Non è un’affermazione poetica: è un’esperienza quotidiana.
“A volte vengono da te e sembra ti chiedano: ‘Che c’è che non va?’”
Con gli animali, dice, si crea un legame silenzioso, ma profondissimo.
In assenza di parole, si ascoltano i gesti, si osservano gli occhi, si capisce l’umore.
E lei c’è. Sempre.
Con la stessa presenza che ha ogni madre che sa leggere anche quello che non viene detto.

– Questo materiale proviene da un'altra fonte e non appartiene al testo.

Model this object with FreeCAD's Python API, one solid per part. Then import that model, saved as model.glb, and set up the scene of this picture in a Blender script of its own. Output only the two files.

Il valore culturale della pastorizia: una vita che regge la montagna
Vivere in alpeggio significa svegliarsi prima dell’alba, mungere a mano, controllare ogni animale, spostarsi ogni giorno per garantire erba fresca. Significa affrontare il meteo, la solitudine, e spesso anche l’invisibilità. Per una donna, tutto questo si moltiplica: serve forza fisica e mentale, capacità organizzativa, e spesso una doppia dose di determinazione per superare pregiudizi e barriere culturali ancora presenti nel settore.

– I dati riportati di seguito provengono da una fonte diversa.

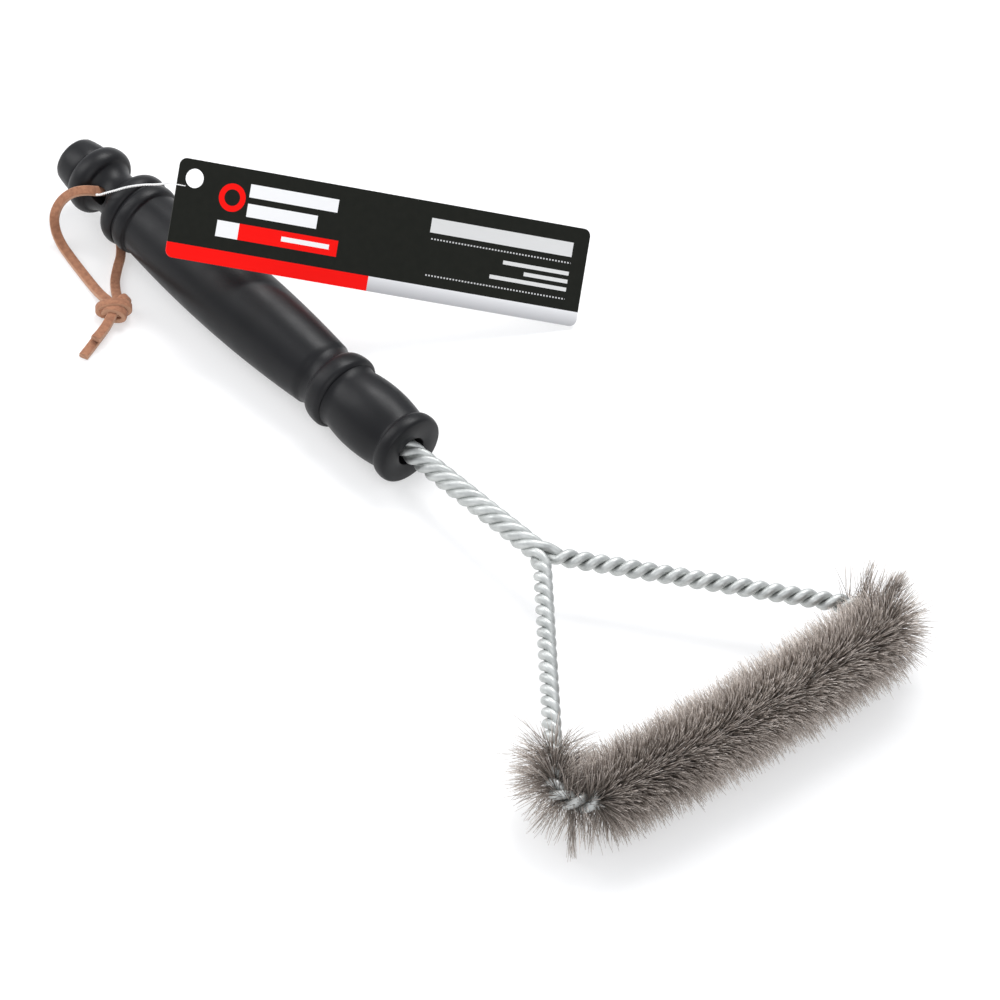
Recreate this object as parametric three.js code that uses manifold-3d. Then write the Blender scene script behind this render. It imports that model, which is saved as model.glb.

In Italia, i pastori sono oggi meno di 60.000, con una netta prevalenza di uomini e un’età media sempre più alta.
Negli ultimi 30 anni, il numero è diminuito drasticamente a causa dell’abbandono delle aree montane, della scarsità di riconoscimenti economici e della difficoltà di conciliare questa vita con i ritmi della società moderna.

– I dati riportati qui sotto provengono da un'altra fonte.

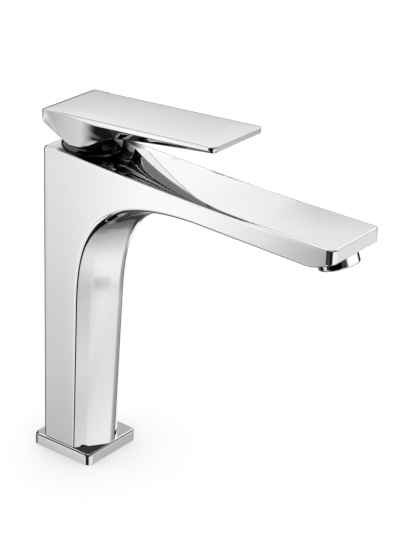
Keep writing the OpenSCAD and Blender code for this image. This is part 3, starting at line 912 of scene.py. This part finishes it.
    def deck_rings(self) -> list[list[Point3]]:
        """Rings over the deck and the bend, to the start of the straight spout.

        Returns:
            The rings, from the rear forwards.
        """
        stations = sorted(set(
            [-self.back + self.rear_round, -12.0, -9.0]
            + [self.dish_x + self.dish_ramp * i / 6 for i in range(7)]
            + [mix(0.0, self.tongue_x - 0.25, i / 14) for i in range(1, 15)]
            + [mix(self.tongue_x, self.throat_x, i / 40) for i in range(41)]
        ))
        rings = []
        for x in stations:
            inner = self.bend_inner(self.rear_len() + x + self.back)
            rings.append(self.closed(inner, [(x, y, z) for y, z in self.top_line(x)]))
        return rings

    def spout_rings(self) -> list[list[Point3]]:
        """Rings along the straight spout, its chin and the rounded tip.

        Returns:
            The rings, from the bend's end to the tip's face.
        """
        chin = self.reach - self.chin_len
        end = chin - self.keel_end
        stations = [mix(self.throat_x, end, i / 24) for i in range(1, 25)]
        stations += [end + self.keel_end / 2] + [chin + self.chin_round * i / 6 for i in range(-6, 7)]
        stations += [mix(chin + self.chin_round, self.reach - self.tip_corner, i / 4) for i in range(1, 5)]
        stations += [self.reach - self.tip_corner * (1 - math.sin(math.radians(a))) for a in TIP_ANGLES]
        rings = []
        for x in stations:
            side_in = quarter(self.tip_corner, x - self.reach + self.tip_corner)
            face_in = quarter(EDGE_ROUND, x - self.reach + EDGE_ROUND)
            rim_in = quarter(self.rim_w, x - self.reach + self.rim_w) * self.rim_h / self.rim_w
            inner = [(px, py, pz + face_in) for px, py, pz in
                     self.inner_line((x, self.under_z(x)), (x, self.keel_z(x)), side_in)]
            outer = [(x, y, z - rim_in) for y, z in self.top_line(x, side_in)]
            rings.append(self.closed(inner, outer))
        return rings

    def foot_outline(self, inset: float) -> list[Point2]:
        """Plan outline of the column's foot, set in by a margin.

        Args:
            inset: the margin, in millimetres.

        Returns:
            The outline's five corners.
        """
        dx, w = self.ridge_reach - self.side_reach, self.foot_half_w
        length = math.hypot(dx, w)
        nx, ny = w / length, dx / length
        c, side = nx * self.ridge_reach - inset, w - inset
        back = -self.back + inset
        return [(back, -side), ((c - ny * side) / nx, -side), (c / nx, 0.0),
                ((c - ny * side) / nx, side), (back, side)]

    def build(self, dresser: Dresser) -> bpy.types.Object:
        """Makes the body with its bores.

        Args:
            dresser: ties the piece to the frame.

        Returns:
            The body.
        """
        rings = np.array(self.column_rings() + self.deck_rings() + self.spout_rings())
        out = np.array([np.interp(r[0][0] - max(0.0, self.throat_z - r[0][2]), *EDGE_OUT) for r in rings])
        corners = [Corner(0, EDGE_WIDTH, EDGE_STEPS, before=out, after=EDGE_IN),
                   Corner(INNER_POINTS - 1, EDGE_WIDTH, EDGE_STEPS, before=EDGE_IN, after=out)]
        body = Maker.loft("cast_body", round_corners(rings, corners))
        above = self.deck_z + 30
        bore = Maker.rod("bore", self.bore_r, self.seat_z, above)
        well = Maker.rod("well", self.well_r, self.well_z, above)
        for tool in (bore, well):
            Maker.move(tool, Matrix.Translation((self.axis_x * MM, 0, 0)))
        hollow = Maker.prism("hollow", self.foot_outline(self.wall), self.foot_z - 2,
                             self.seat_z - self.floor_t)
        socket = Aerator().placed(Maker.rod("socket", Aerator.socket_r, *Aerator.SOCKET_SPAN))
        Maker.cut(body, bore, well, hollow, socket)
        Maker.smooth(body)
        return dresser.place(body, "mixer_body", "chrome", "body_shell", "chrome_body")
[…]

Mariagrazia è una delle poche pastore a condurre ancora oggi la transumanza in Valle Bognanco.
Un gesto antico che si rinnova ogni estate, e che mantiene vivi non solo i pascoli, ma un’intera cultura.
Perché i pastori non allevano solo animali.
Conservano paesaggi, proteggono la biodiversità, custodiscono tradizioni e cicli naturali.
Ogni gesto, ogni spostamento, ogni scelta che fanno influenza l’ambiente intorno a loro: i prati che si mantengono aperti, le piante che ricrescono, i ritmi che restano legati alle stagioni.
Eppure, il loro valore è ancora troppo poco riconosciuto.
Il nostro incontro con Mariagrazia ci ha ricordato che senza queste persone, senza queste donne, la montagna perde voce.
Cosa ci ha insegnato Mariagrazia
Non c’è retorica nel suo modo di essere. C’è concretezza.
Eppure, proprio in questa sobrietà, abbiamo trovato una forza rara.
Mariagrazia ci ha insegnato a guardare davvero.
A riconoscere che la bellezza sta nei dettagli semplici: un vitellino nato per caso, una mandria che segue la sua voce, un prato che suona piano sotto gli zoccoli.
Ha condiviso con noi un frammento di vita che ci porteremo dentro per molto più di un mese sul calendario.
Perché la sua è una storia che resta.